Common Stock of Techniclone Delaware. Of the authorized shares of
Common Stock of Techniclone Delaware, 21,042,409 shares will be issued upon
conversion of the outstanding shares of Techniclone California's Common Stock
in the Proposed Reincorporation and 3,532,750 shares of Common Stock will be
reserved for issuance under the Plans to be assumed by Techniclone Delaware.
Of the authorized shares of Preferred Stock of Techniclone Delaware 3,900 shares
will be issued upon conversion of the outstanding shares of Techniclone
California's Class B Preferred Stock in the Proposed Reincorporation. The
balance, 25,424,841 shares of Common Stock, and 4,996,100 shares of Preferred
Stock, of Techniclone Delaware will be available for issuance from time to time
in connection with acquisitions of other businesses, to raise additional
capital or for other corporate purposes, without further action by the
stockholders of Techniclone Delaware. At this time, there are no specific
plans or commitments or any agreements or arrangements for the issuance of any
of these remaining shares.
Preferred Stock of Techniclone Delaware. The remaining shares of
Preferred Stock of Techniclone Delaware will be issuable from time to time in
one or more series as determined by the Board of Directors of Techniclone
Delaware without further vote or action by the stockholders.

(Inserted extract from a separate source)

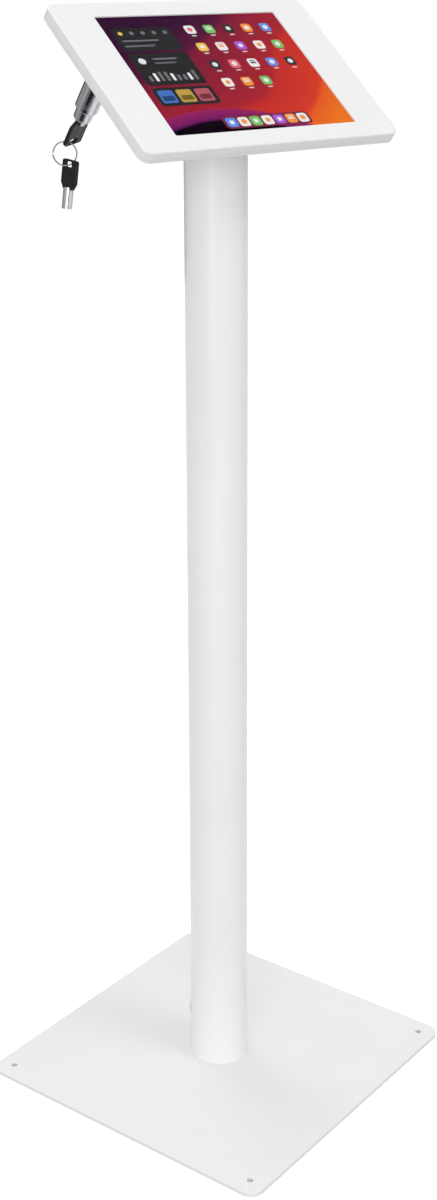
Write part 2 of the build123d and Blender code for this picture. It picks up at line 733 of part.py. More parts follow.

Dividend rates,
conversion rights, if any, liquidation preferences, rights and terms of
redemption (including sinking fund provisions) and redemption prices will also
be determined by the Board of Directors of Techniclone Delaware at the time
that preferred stock, if any, is issued.
The Board of Directors believes that the availability of authorized
but unissued preferred stock can be of considerable value by providing an
alternative form of consideration in connection with the raising of capital or
the acquisition of other businesses through the issuance of securities of
Techniclone Delaware, the terms and characteristics of which can be determined
by the Board of Directors at the time of actual issuance based on market
conditions and to meet other circumstances then existing.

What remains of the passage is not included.